_EXERCISE DETAILS:_ Copy nothing but the lines below running from the line containing "Turn this picture" through the line containing "PILOT_SPARE = 0.0010", both end lines included.

[start PROVIDED RECORDS]

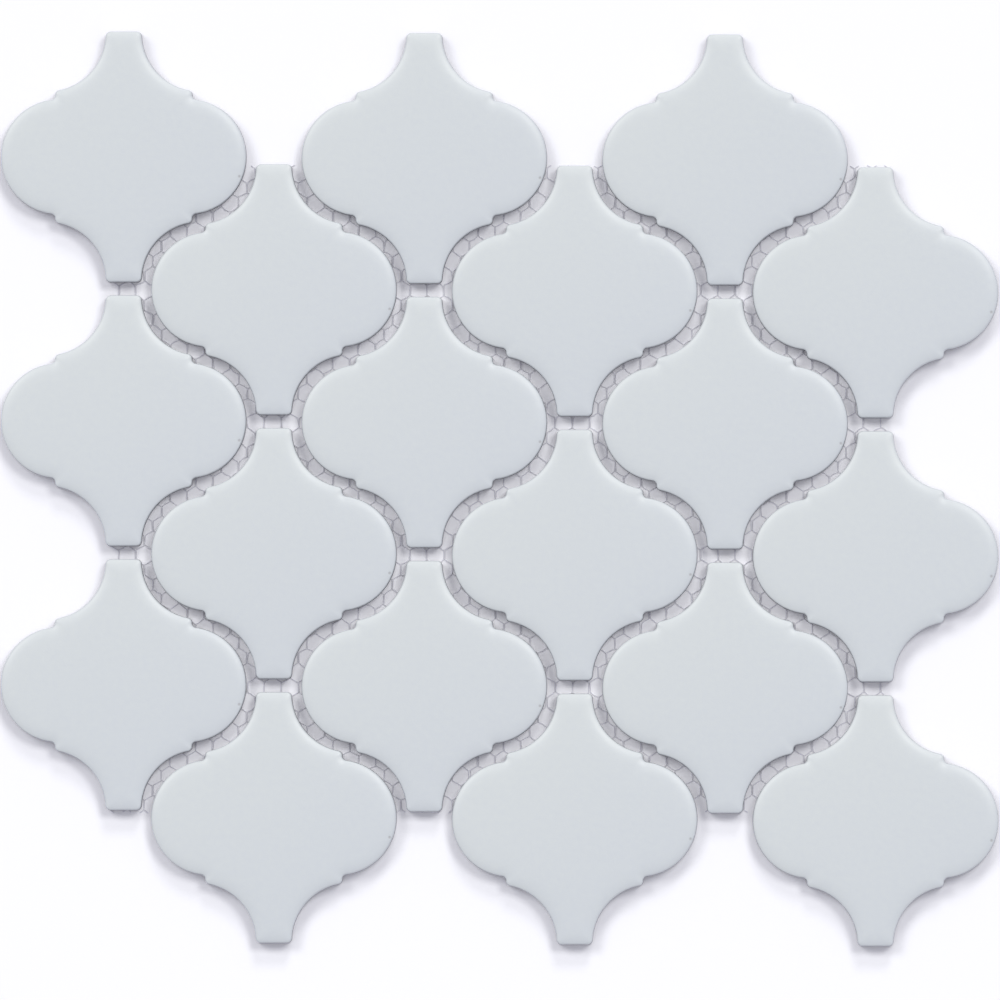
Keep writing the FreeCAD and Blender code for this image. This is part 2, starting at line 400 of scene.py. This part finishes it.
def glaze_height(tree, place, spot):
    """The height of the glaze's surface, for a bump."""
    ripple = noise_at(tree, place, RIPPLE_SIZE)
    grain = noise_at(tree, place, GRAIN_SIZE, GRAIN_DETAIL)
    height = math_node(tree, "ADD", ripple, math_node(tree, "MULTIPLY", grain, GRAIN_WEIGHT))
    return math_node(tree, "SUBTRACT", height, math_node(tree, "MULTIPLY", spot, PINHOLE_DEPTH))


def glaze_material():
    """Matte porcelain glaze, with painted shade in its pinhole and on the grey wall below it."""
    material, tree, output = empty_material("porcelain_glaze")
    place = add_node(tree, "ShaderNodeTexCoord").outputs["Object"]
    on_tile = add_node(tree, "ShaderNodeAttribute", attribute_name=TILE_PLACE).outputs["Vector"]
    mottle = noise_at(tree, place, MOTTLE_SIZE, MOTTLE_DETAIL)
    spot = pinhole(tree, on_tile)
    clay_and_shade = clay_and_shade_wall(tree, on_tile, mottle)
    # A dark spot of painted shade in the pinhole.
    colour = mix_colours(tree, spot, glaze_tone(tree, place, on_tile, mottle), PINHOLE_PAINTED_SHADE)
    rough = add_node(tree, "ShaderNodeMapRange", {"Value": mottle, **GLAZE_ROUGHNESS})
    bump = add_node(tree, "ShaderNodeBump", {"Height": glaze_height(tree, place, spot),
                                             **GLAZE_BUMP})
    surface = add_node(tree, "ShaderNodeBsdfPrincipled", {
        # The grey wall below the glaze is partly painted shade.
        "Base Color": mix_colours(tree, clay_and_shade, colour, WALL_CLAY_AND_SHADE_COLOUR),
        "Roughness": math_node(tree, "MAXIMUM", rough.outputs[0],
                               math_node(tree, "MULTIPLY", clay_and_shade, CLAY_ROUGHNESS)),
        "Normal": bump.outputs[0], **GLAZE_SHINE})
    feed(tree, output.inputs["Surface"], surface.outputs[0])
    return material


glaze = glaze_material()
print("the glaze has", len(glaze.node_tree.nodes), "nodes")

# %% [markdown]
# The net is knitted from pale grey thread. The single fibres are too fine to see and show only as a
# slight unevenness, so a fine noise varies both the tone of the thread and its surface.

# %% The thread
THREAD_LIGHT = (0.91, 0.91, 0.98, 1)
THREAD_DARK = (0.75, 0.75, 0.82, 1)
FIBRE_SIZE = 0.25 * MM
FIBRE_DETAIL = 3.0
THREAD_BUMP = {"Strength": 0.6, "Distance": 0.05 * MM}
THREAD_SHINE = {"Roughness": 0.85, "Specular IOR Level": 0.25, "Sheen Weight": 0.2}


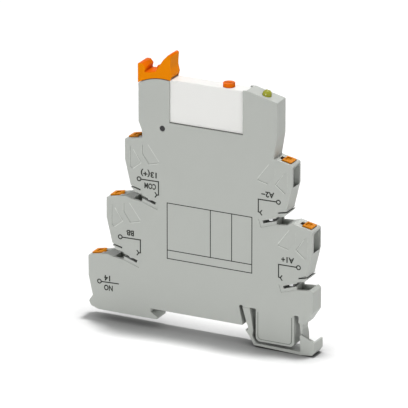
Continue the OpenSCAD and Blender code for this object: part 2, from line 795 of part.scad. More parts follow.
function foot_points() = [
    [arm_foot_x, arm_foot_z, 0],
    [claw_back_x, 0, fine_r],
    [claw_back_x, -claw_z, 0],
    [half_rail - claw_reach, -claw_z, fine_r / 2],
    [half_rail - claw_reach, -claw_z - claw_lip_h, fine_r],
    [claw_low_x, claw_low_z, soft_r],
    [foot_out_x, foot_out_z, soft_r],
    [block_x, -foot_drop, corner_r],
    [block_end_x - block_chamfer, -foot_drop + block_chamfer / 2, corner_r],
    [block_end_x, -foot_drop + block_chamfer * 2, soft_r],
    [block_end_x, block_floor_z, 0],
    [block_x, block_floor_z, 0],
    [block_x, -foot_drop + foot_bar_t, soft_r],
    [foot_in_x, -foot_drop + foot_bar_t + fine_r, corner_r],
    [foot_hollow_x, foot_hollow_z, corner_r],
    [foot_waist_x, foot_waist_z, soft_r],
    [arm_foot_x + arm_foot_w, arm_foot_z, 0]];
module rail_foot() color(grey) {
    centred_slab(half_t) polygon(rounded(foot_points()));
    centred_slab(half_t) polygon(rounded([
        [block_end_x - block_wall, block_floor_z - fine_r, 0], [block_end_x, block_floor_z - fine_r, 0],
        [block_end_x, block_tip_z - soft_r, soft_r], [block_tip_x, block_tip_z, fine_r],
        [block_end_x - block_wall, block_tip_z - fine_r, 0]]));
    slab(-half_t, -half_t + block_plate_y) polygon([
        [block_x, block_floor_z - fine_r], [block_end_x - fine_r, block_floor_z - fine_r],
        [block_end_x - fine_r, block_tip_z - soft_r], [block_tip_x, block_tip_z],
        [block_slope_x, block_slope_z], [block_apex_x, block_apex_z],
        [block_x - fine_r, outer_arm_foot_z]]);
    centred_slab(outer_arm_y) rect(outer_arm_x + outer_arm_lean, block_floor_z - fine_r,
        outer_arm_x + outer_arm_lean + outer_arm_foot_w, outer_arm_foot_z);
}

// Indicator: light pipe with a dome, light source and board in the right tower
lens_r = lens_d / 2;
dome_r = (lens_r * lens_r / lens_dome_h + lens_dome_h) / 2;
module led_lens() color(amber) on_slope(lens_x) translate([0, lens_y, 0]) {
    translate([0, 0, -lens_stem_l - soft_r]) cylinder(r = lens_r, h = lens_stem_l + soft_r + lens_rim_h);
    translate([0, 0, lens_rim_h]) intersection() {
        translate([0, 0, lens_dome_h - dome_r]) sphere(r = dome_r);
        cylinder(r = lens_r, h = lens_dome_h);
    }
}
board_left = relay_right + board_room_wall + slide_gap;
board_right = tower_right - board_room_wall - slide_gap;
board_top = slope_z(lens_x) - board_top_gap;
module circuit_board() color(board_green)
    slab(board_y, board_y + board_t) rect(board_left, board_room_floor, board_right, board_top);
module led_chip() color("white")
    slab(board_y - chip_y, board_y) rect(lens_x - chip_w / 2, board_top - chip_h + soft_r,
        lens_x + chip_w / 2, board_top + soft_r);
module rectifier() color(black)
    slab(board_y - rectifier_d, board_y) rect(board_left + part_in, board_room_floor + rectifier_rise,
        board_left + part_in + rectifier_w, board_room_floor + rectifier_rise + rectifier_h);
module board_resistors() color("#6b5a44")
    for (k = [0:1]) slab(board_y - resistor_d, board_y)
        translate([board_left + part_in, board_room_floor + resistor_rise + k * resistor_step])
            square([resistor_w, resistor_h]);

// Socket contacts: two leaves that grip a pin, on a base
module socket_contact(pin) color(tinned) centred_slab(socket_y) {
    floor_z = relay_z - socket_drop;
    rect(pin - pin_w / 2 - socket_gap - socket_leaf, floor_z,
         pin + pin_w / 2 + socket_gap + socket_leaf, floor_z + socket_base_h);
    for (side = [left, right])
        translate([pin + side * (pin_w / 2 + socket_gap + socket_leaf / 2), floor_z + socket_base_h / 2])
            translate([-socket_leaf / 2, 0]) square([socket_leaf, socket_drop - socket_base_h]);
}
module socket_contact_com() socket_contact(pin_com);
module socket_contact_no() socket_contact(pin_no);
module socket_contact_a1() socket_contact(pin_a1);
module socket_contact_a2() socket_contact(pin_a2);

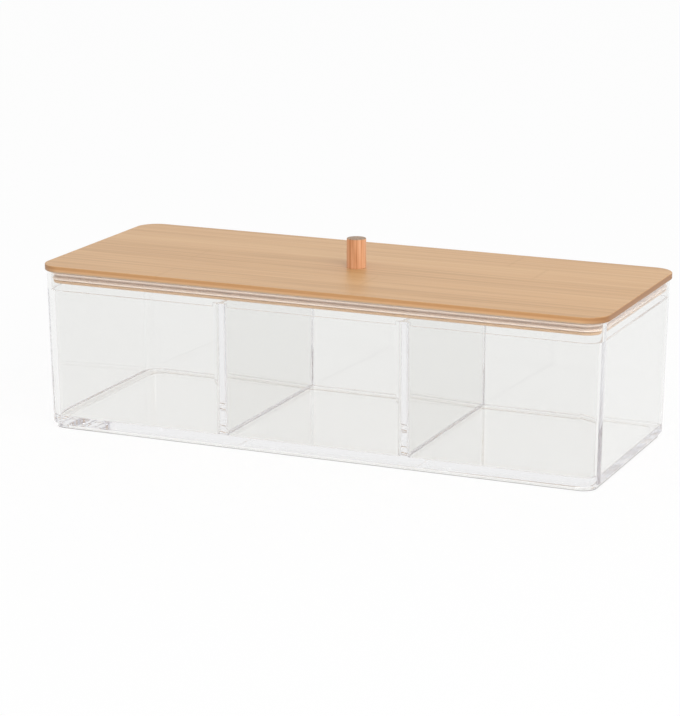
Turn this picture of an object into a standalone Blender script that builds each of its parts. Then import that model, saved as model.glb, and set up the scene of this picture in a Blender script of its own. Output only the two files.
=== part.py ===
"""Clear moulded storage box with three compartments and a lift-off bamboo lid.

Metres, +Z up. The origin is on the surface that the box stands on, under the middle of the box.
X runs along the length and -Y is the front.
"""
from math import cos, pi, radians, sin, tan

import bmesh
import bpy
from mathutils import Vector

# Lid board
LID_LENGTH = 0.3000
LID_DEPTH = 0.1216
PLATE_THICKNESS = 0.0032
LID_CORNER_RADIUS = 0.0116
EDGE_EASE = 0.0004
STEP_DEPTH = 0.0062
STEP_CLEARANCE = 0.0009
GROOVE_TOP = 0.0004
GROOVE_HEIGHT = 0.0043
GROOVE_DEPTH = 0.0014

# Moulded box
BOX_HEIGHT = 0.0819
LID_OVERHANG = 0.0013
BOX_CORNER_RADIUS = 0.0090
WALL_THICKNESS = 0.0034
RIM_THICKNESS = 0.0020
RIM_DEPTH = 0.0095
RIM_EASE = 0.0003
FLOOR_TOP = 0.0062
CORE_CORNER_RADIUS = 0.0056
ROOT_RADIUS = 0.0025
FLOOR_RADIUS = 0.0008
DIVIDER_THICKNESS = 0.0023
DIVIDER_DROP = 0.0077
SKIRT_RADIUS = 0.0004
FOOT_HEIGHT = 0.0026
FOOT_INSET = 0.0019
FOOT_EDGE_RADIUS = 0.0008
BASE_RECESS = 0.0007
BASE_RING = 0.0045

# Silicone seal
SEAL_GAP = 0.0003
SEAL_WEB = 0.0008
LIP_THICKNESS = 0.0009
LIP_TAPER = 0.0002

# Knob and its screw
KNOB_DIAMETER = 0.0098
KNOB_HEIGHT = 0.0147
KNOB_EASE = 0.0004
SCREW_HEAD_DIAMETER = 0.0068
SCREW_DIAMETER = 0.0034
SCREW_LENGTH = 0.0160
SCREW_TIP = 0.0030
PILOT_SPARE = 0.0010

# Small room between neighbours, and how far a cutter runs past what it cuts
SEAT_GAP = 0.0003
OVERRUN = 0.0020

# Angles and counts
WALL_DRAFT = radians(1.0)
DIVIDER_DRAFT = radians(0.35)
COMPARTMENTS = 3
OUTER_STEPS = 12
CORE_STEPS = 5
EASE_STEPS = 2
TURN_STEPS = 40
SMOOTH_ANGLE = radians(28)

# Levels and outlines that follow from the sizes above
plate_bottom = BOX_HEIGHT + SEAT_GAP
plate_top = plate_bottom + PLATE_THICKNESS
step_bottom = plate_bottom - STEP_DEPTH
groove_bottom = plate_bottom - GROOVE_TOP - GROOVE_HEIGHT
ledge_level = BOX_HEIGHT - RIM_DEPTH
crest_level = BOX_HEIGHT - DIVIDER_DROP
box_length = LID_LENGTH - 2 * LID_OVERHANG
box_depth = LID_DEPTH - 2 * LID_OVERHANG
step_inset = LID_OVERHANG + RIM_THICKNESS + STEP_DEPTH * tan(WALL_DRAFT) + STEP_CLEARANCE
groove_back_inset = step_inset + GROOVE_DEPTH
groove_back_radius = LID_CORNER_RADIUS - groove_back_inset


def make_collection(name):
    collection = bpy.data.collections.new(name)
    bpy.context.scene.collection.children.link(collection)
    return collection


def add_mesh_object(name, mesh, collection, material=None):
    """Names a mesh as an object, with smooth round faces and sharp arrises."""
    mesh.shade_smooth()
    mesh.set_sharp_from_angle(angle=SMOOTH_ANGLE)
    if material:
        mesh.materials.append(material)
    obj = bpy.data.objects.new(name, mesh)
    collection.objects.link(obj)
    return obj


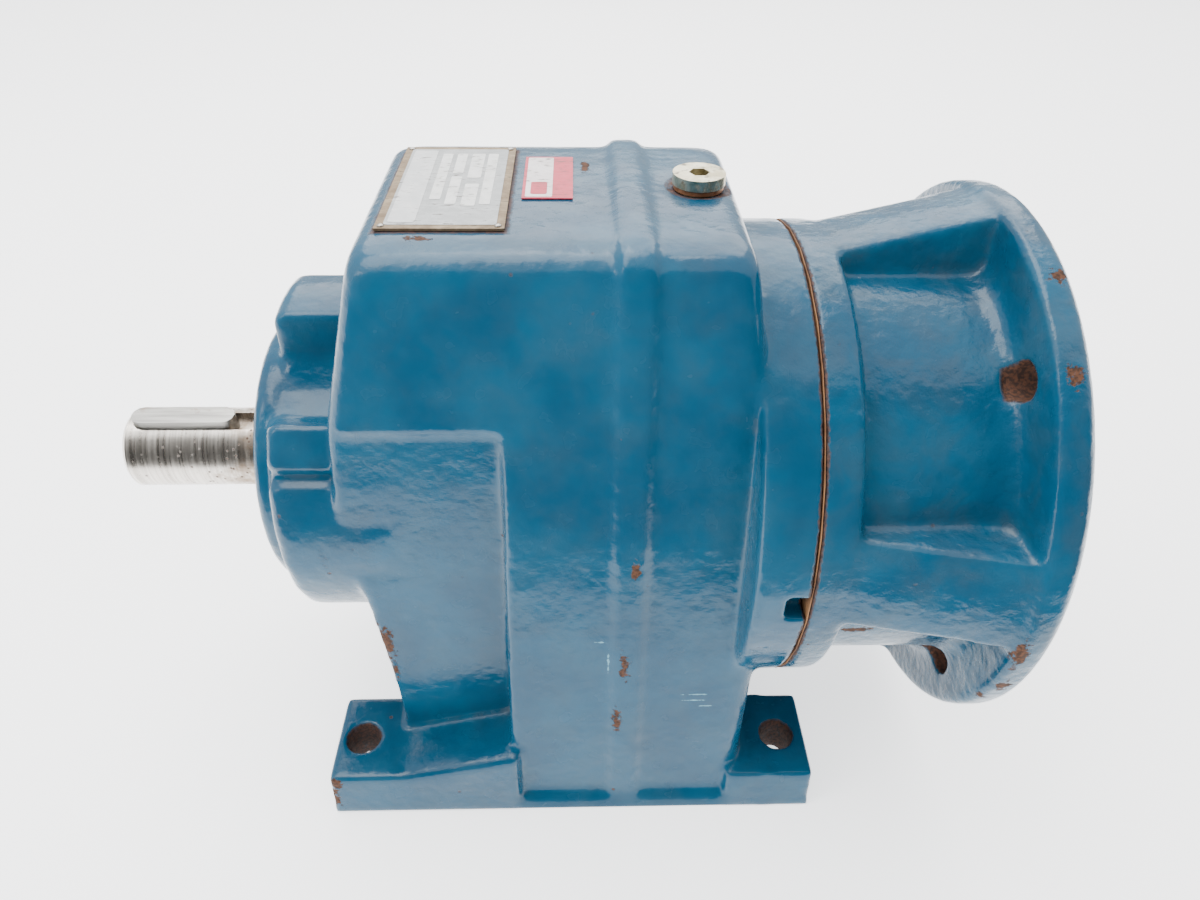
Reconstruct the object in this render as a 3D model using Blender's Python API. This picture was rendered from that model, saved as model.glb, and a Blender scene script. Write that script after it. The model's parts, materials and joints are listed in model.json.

[end PROVIDED RECORDS]

_EXERCISE OUTPUT:_
Turn this picture of an object into a standalone Blender script that builds each of its parts. Then import that model, saved as model.glb, and set up the scene of this picture in a Blender script of its own. Output only the two files.
=== part.py ===
"""Clear moulded storage box with three compartments and a lift-off bamboo lid.

Metres, +Z up. The origin is on the surface that the box stands on, under the middle of the box.
X runs along the length and -Y is the front.
"""
from math import cos, pi, radians, sin, tan

import bmesh
import bpy
from mathutils import Vector

# Lid board
LID_LENGTH = 0.3000
LID_DEPTH = 0.1216
PLATE_THICKNESS = 0.0032
LID_CORNER_RADIUS = 0.0116
EDGE_EASE = 0.0004
STEP_DEPTH = 0.0062
STEP_CLEARANCE = 0.0009
GROOVE_TOP = 0.0004
GROOVE_HEIGHT = 0.0043
GROOVE_DEPTH = 0.0014

# Moulded box
BOX_HEIGHT = 0.0819
LID_OVERHANG = 0.0013
BOX_CORNER_RADIUS = 0.0090
WALL_THICKNESS = 0.0034
RIM_THICKNESS = 0.0020
RIM_DEPTH = 0.0095
RIM_EASE = 0.0003
FLOOR_TOP = 0.0062
CORE_CORNER_RADIUS = 0.0056
ROOT_RADIUS = 0.0025
FLOOR_RADIUS = 0.0008
DIVIDER_THICKNESS = 0.0023
DIVIDER_DROP = 0.0077
SKIRT_RADIUS = 0.0004
FOOT_HEIGHT = 0.0026
FOOT_INSET = 0.0019
FOOT_EDGE_RADIUS = 0.0008
BASE_RECESS = 0.0007
BASE_RING = 0.0045

# Silicone seal
SEAL_GAP = 0.0003
SEAL_WEB = 0.0008
LIP_THICKNESS = 0.0009
LIP_TAPER = 0.0002

# Knob and its screw
KNOB_DIAMETER = 0.0098
KNOB_HEIGHT = 0.0147
KNOB_EASE = 0.0004
SCREW_HEAD_DIAMETER = 0.0068
SCREW_DIAMETER = 0.0034
SCREW_LENGTH = 0.0160
SCREW_TIP = 0.0030
PILOT_SPARE = 0.0010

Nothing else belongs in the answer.